Всё (ну, или почти), что я переписывал, как-то само запоминалось (а что не запоминалось, училось уже по тетради). Сейчас я сам в некотором шоке от того, сколько знал наизусть в те годы.
Ну, знал и знал; молодой мозг - что с него взять... Но позже, к концу второго курса (уже в Новочеркасске), вдруг осознал, что не помню из тех записей почти ничего. Отрывки мог выудить, но стихи целиком - редко когда. Лучше прочих, пожалуй, сохранились Высоцкий и Пастернак. И практически неприкосновенным остался только Мандельштам. Почти всё (за исключением, может, двух-трёх стихов), что я тогда перенёс в свою тетрадь из Мандельштама, знаю и сейчас, спустя 14 лет.
Помню: что-то вроде ноября 2002-го; около 9 часов вечера. Я приехал в Ростов налегке, поднимаюсь по Большой Садовой от Привокзальной площади. Отчего-то страстно, остро захотелось почитать, перечитать раннего Мандельштама (собственно, почти исключительно раннего я к тому времени и знал). И вот подхожу к парку имени гопников Горького, а на парапете, что вдоль тротуара, тогда происходила всякая торговля - картины, фенечки, монетки... И вот ближе к мэрии замечаю крохотный книжный развальчик, и там - в мягкой обложке, чуть меньше ста страниц  - "Камень" и "Tristia". Кишинёв, 1990. Рублей 20 или 25.
Такое.
Вот она слева от клавиатуры лежит. Давно не открывал, а сегодня за день прочёл "Камень".

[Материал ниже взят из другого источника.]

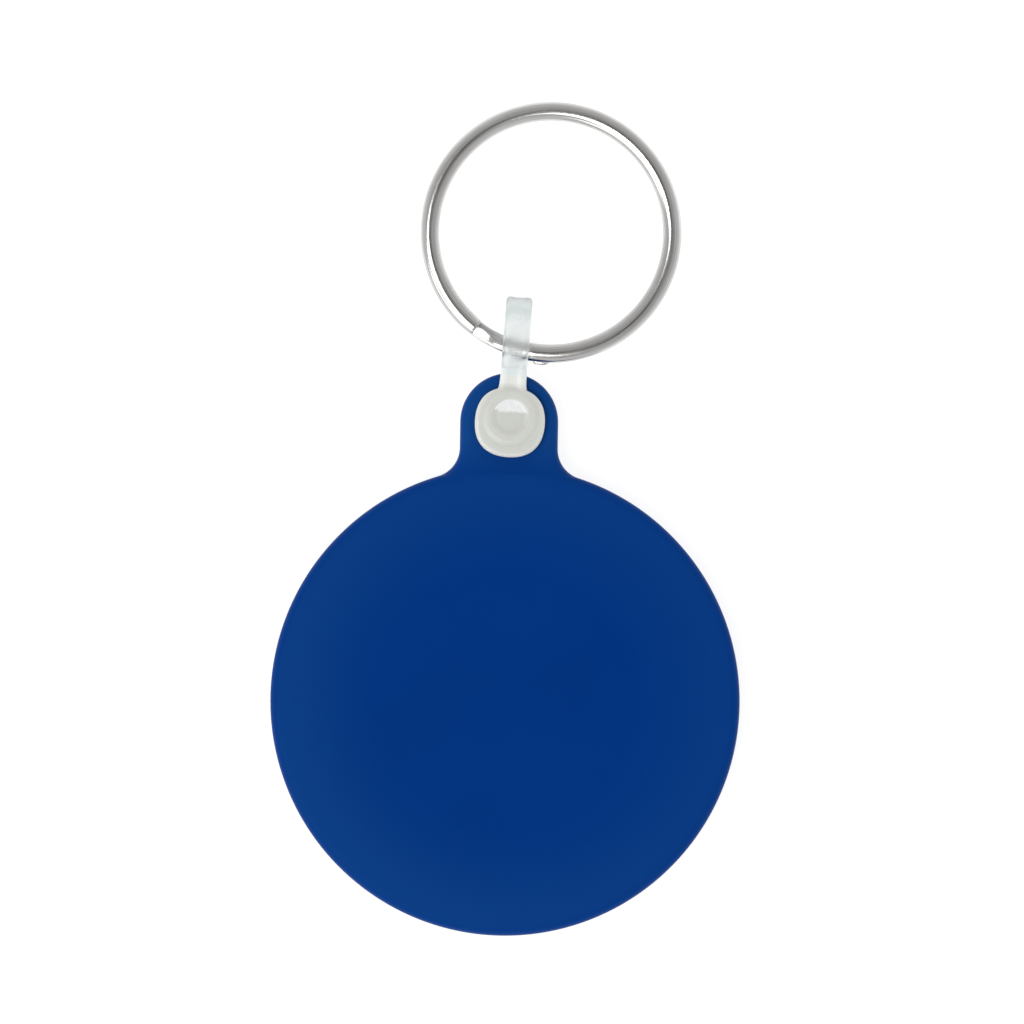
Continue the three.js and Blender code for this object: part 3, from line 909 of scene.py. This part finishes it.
def softbox(name, azimuth, from_zenith, distance, width, height, power):
    """An area light aimed at the object. Azimuth is anticlockwise from +X, seen from above."""
    data = bpy.data.lights.new(name, "AREA")
    data.shape = "RECTANGLE"
    data.size = width
    data.size_y = height
    data.energy = power
    light = bpy.data.objects.new(name, data)
    a, t = math.radians(azimuth), math.radians(from_zenith)
    away = Vector((math.sin(t) * math.cos(a), math.sin(t) * math.sin(a), math.cos(t)))
    target = Vector((0.0, 0.018, 0.0))
    light.location = target + away * distance
    light.rotation_mode = "QUATERNION"
    light.rotation_quaternion = (-away).to_track_quat("-Z", "Y")
    light.visible_camera = False
    bpy.context.scene.collection.objects.link(light)


softbox("key", azimuth=215, from_zenith=18.5, distance=1.0, width=0.50, height=0.43, power=2.9)
softbox("key_low", azimuth=225, from_zenith=50, distance=1.0, width=0.95, height=0.5, power=1.7)

# Strength of the studio's walls and ceiling, by the Z of their direction
HORIZON = (0.0, 0.90)
ZENITH = (1.0, 0.03)
BETWEEN = ((0.45, 0.70), (0.80, 0.54), (0.94, 0.45))

world = bpy.data.worlds.new("studio")
bpy.context.scene.world = world
world.use_nodes = True
tree = world.node_tree
background = tree.nodes["Background"]
coordinate = tree.nodes.new("ShaderNodeTexCoord")
split = tree.nodes.new("ShaderNodeSeparateXYZ")
tree.links.new(coordinate.outputs["Generated"], split.inputs[0])
grade = tree.nodes.new("ShaderNodeFloatCurve")
curve = grade.mapping.curves[0]
curve.points[0].location = HORIZON
curve.points[1].location = ZENITH
for z, strength in BETWEEN:
    curve.points.new(z, strength)
grade.mapping.update()
tree.links.new(split.outputs["Z"], grade.inputs["Value"])
tree.links.new(grade.outputs["Value"], background.inputs["Strength"])
background.inputs["Color"].default_value = (1, 1, 1, 1)

scene = bpy.context.scene
scene.view_settings.view_transform = "Standard"
scene.view_settings.look = "None"

# The camera looks straight down at the front face, turned so that the fob leans a little.
CAMERA_D = 0.60  # from the back face's plane
FIELD = 0.09827  # width of the view at the casing's mid plane
SENSOR = 36.0
camera_data = bpy.data.cameras.new("camera")
camera_data.sensor_width = SENSOR
camera_data.lens = SENSOR * (CAMERA_D - MID_Z * MM) / FIELD
camera = bpy.data.objects.new("camera", camera_data)
camera.location = (0.40 * MM, 18.13 * MM, CAMERA_D)
camera.rotation_euler = (0.0, 0.0, math.radians(0.86))
scene.collection.objects.link(camera)
scene.camera = camera
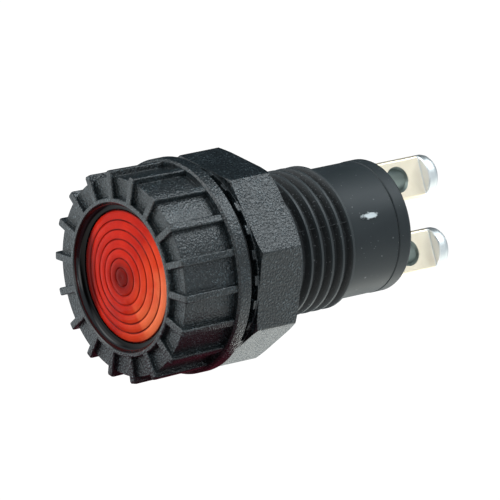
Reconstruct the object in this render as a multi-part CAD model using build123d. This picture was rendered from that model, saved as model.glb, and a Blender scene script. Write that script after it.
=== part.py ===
from build123d import *
import math
import os

# Panel-mounted warning lamp holder, millimetres.
# Axis of the lamp is Y: the lens faces -Y, the two terminal posts leave at +Y,
# and the posts stand one above the other along Z.
# Stations along the axis are written as distances from the bezel's front rim;
# the origin lies on the rear (panel seating) face of the housing flange.

SEAT = 12.4             # rim to flange seating face

# bezel
RIM_R = 11.27           # radius of the bezel mouth at the rim
RING_R = 12.0           # outer radius of the smooth front ring
LIP_R = 10.15           # lip that holds the lens
LIP_Y = 1.3
POCKET_R = 15.05        # floor of the side pockets
RIB_R = 16.04           # rib tips at the front
RIB_REAR_R = 15.85
BEZEL_R = 16.28         # rear ring of the bezel
BEZEL_L = 12.2
RIB_N = 18
RIB_W = 1.2
RIB_A0 = 6.83           # angle of the first rib, from +X towards +Z
BEZEL_BORE = 13.0

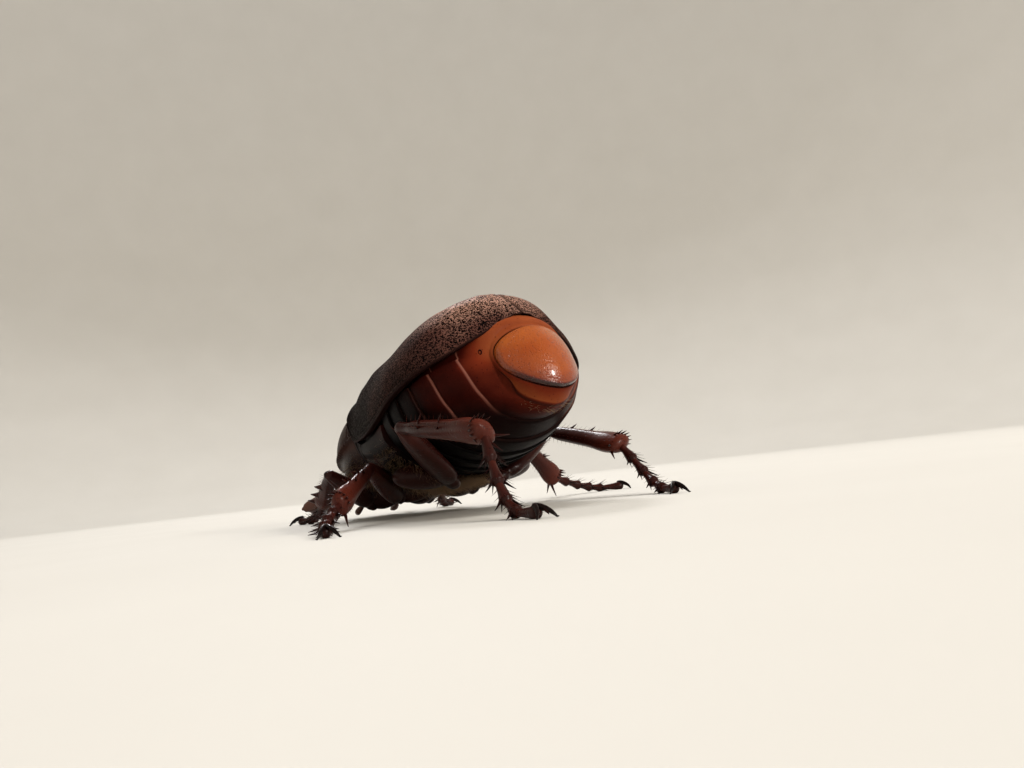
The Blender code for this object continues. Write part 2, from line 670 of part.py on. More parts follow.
def tibia_pieces(leg, knee, ankle, across, knee_plane, ankle_plane):
    """The shin, flared at its end, with its teeth, spines and two spurs."""
    width, thickness = TIBIA[leg]["width"], TIBIA[leg]["thickness"]
    sizes = [
        (0.0, 0.48, 0.42), (0.16, 0.46, 0.4), (0.4, width * 0.62, thickness * 0.8),
        (0.7, width * 0.78, thickness * 0.9), (0.92, width, thickness), (1.0, width * 0.9, thickness * 0.9),
    ]
    pieces = [loft(limb_rings(knee, ankle, across, sizes, knee_plane, ankle_plane, sides=12))]
    axis = (ankle - knee).normalized()
    wide = (across - axis * across.dot(axis)).normalized()
    thick = axis.cross(wide)
    long = (ankle - knee).length
    if leg == "fore":
        for share, size in ((0.42, 0.8), (0.68, 1.0), (0.9, 1.15)):
            root = knee.lerp(ankle, share) + wide * width * 0.25
            pieces.append(spike(root, wide + axis * 0.55, 1.15 * size, 0.38, sides=6, tip=0.2))
    else:
        for lean in (-0.8, 0.0, 0.8):
            root = knee.lerp(ankle, 0.55) + wide * width * 0.25
            pieces.append(spike(root, wide + thick * lean + axis * 0.8, 0.95, 0.19))
        for number in range(6):
            turn = math.pi * (0.1 + 0.8 * number / 5)
            out = wide * math.sin(turn) * width + thick * math.cos(turn) * thickness
            root = ankle - axis * 0.12 * long + out * 0.45
            pieces.append(spike(root, out.normalized() * 0.7 + axis, 1.15, 0.2))
    for lean in (-0.45, 0.45):
        root = ankle - axis * 0.1 * long - wide * width * 0.4
        pieces.append(spike(root, axis - wide * 0.75 + thick * lean, 1.75, 0.22))
    return pieces


def leg_of(name, floor_holder, body_holder, root_nodes):
    """One leg: coxa, femur, tibia and foot, each in its own node."""
    leg, word = name.split("_")
    side = 1 if word == "left" else -1
    stand, base = STANDS[name], COXAE[leg]
    block = ellipsoid(mirrored(base["centre"], side), base["radii"], segments=16, rings=8)
    coxa = new_object(f"coxa_{name}", mesh_of(f"coxa_{name}", block), "leg brown", body_holder)
    pare(coxa, *root_nodes)
    hip = STANCE @ Vector(mirrored(base["hip"], side))
    lean = Vector(stand["lean"])
    ankle = Vector(stand["ankle"])
    long_femur, long_tibia = FEMUR[leg]["length"], TIBIA[leg]["length"]
    if (ankle - hip).length > 0.97 * (long_femur + long_tibia):
        ankle = hip + (ankle - hip).normalized() * 0.97 * (long_femur + long_tibia)
    knee = knee_of(hip, ankle, long_femur, long_tibia, lean)
    thigh, shin = (knee - hip).normalized(), (ankle - knee).normalized()
    bend = thigh.cross(shin).normalized()
    mitre = (thigh + shin).normalized()
    half_gap = mitre * GAP / 2
    width, thickness = FEMUR[leg]["width"], FEMUR[leg]["thickness"]
    sizes = [
        (0.0, width * 0.5, thickness * 0.7), (0.1, width * 0.75, thickness * 0.85),
        (0.32, width, thickness), (0.6, width * 0.92, thickness),
        (0.84, width * 0.65, thickness * 0.85), (1.0, 0.46, 0.42),
    ]
    across = thigh.cross(bend)
    rings = limb_rings(hip, knee, across, sizes, last_plane=(knee - half_gap, mitre), sides=12)
    femur = new_object(f"femur_{name}", mesh_of(f"femur_{name}", loft(rings)), "leg brown", floor_holder)
    pare(femur, coxa, *root_nodes)
    heading, turn = stand["heading"], stand["turn"]
    if side < 0:
        heading, turn = 180 - heading, -turn
    course = math.radians(heading)
    foot_ahead = Vector((math.cos(course), math.sin(course), -0.5)).normalized()
    ankle_mitre = (shin + foot_ahead).normalized()
    outward = shin.cross(bend)
    pieces = tibia_pieces(
        leg, knee, ankle, outward if outward.z > 0 else -outward,
        (knee + half_gap, mitre), (ankle - ankle_mitre * GAP / 2, ankle_mitre),
    )
    tibia = fuse(f"tibia_{name}", pieces, "leg brown", floor_holder)
    foot_plane = (ankle + ankle_mitre * GAP / 2, ankle_mitre)
    foot = tarsus(f"tarsus_{name}", leg, ankle, foot_plane, heading, turn, floor_holder)
    pare(tibia, foot)
    pare(femur, tibia)
    return coxa, femur, tibia, foot


def centre_on_floor(root):
    """Moves everything sideways so that the origin is under the middle of the whole beetle."""
    bpy.context.view_layer.update()
    meshes = [thing for thing in bpy.context.scene.objects if thing.type == "MESH"]
    corners = [thing.matrix_world @ vertex.co for thing in meshes for vertex in thing.data.vertices]
    for axis in (0, 1):
        values = [corner[axis] for corner in corners]
        root.location[axis] = -(min(values) + max(values)) / 2


def build():
    for thing in list(bpy.data.objects):
        bpy.data.objects.remove(thing)
    root = bpy.data.objects.new("beetle", None)
    body = bpy.data.objects.new("body", None)
    for empty in (root, body):
        bpy.context.scene.collection.objects.link(empty)
    body.parent = root
    body.matrix_local = Matrix.Translation(STANCE.translation * MM) @ STANCE.to_3x3().to_4x4()
    bpy.context.view_layer.update()
    cases = [wing_case("elytron_left", 1, body), wing_case("elytron_right", -1, body)]
    scutellum(body)
    middle = pare(thorax(body), *cases)
    rear = pare(abdomen(body), *cases)
    pygidium(body)
    front = prothorax(body)
    skull = head(body)
    pare(front, skull)
    eyes = [eye("eye_left", 1, body), eye("eye_right", -1, body)]
    pare(skull, *eyes)
    pare(front, *eyes)
    for side in (1, -1):
        stem, club = feeler(side, body)
        pare(stem, skull)
        pare(club, stem)
        pare(palp(side, body), skull)
    for name in STANDS:
        leg = name.split("_")[0]
        nodes = {"fore": (front,), "mid": (middle,), "hind": (middle, rear)}[leg]
        leg_of(name, root, body, nodes)
    centre_on_floor(root)


build()
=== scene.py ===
"""The looks of a life-size lepidiota scarab beetle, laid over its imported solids.

Lengths are in millimetres until a mesh is placed. The body is drawn in the beetle's own frame, where
+X is its left side, +Y runs from head to tail and +Z is up. The legs are drawn in the standing frame,
where the floor is at Z = 0.
"""
import math

import bpy
import numpy as np
from mathutils import Matrix, Vector


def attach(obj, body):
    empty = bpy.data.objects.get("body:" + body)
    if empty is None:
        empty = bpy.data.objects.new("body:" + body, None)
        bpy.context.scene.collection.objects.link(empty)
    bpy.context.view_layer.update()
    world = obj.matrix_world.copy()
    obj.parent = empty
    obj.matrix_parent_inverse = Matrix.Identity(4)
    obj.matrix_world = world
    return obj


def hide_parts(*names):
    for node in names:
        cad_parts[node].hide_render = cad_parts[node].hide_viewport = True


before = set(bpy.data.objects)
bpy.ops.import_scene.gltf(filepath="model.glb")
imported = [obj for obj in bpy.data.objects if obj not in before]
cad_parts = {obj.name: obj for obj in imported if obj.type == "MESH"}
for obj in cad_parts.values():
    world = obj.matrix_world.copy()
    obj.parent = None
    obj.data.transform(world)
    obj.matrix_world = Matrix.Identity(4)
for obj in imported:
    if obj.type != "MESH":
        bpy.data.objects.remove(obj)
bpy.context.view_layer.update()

# Floor, light and camera
# A pale matt floor that curves up into a backdrop all the way round, like the bowl of a studio table,
# lit by large soft lamps. The camera looks up along the floor at the beetle's rear left.

FLOOR_RADIUS = 0.3
WALL_HEIGHT = 0.5
WALL_STEPS = 14
LAMP_AIM = Vector((0, 0, 0.006))


def plug(tree, made, sockets):
    """Sets a node's sockets to values, or feeds them from other sockets."""
    for name, value in sockets.items():
        if isinstance(value, bpy.types.NodeSocket):
            tree.links.new(value, made.inputs[name])
        else:
            made.inputs[name].default_value = value


def node(tree, kind, sockets=None, **settings):
    """A shader node with its settings, and its sockets set or fed."""
    made = tree.nodes.new(kind)
    for name, value in settings.items():
        setattr(made, name, value)
    plug(tree, made, sockets or {})
    return made


def new_finish(name):
    """An empty material and its node tree, with the shader ready in it."""
    finish = bpy.data.materials.new(name)
    finish.use_nodes = True
    return finish, finish.node_tree, finish.node_tree.nodes["Principled BSDF"]


def place_on(tree):
    """The place on the surface, in the piece's own coordinates."""
    return node(tree, "ShaderNodeTexCoord").outputs["Object"]


def noise(tree, scale, detail, **more):
    """Soft noise all over a piece."""
    sockets = {"Vector": place_on(tree), "Scale": scale, "Detail": detail, **more}
    return node(tree, "ShaderNodeTexNoise", sockets).outputs["Fac"]


def blend(tree, share, low, high, **settings):
    """The low colour where the share is 0 and the high one where it is 1."""
    low, high = (end if isinstance(end, bpy.types.NodeSocket) else (*end, 1) for end in (low, high))
    sockets = {"Factor": share, 6: low, 7: high}
    return node(tree, "ShaderNodeMix", sockets, data_type="RGBA", **settings).outputs[2]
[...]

Я от жизни смертельно устал,
Ничего от неё не приемлю,
Но люблю мою бедную землю
Оттого, что иной не видал.

О подобном будут - позже - Бродский и Геннадий Жуков. Только плотнее и больнее. Потому что им будет не по семнадцать. А человеку, написашему вышеприведённое, было столько. И я ему верю.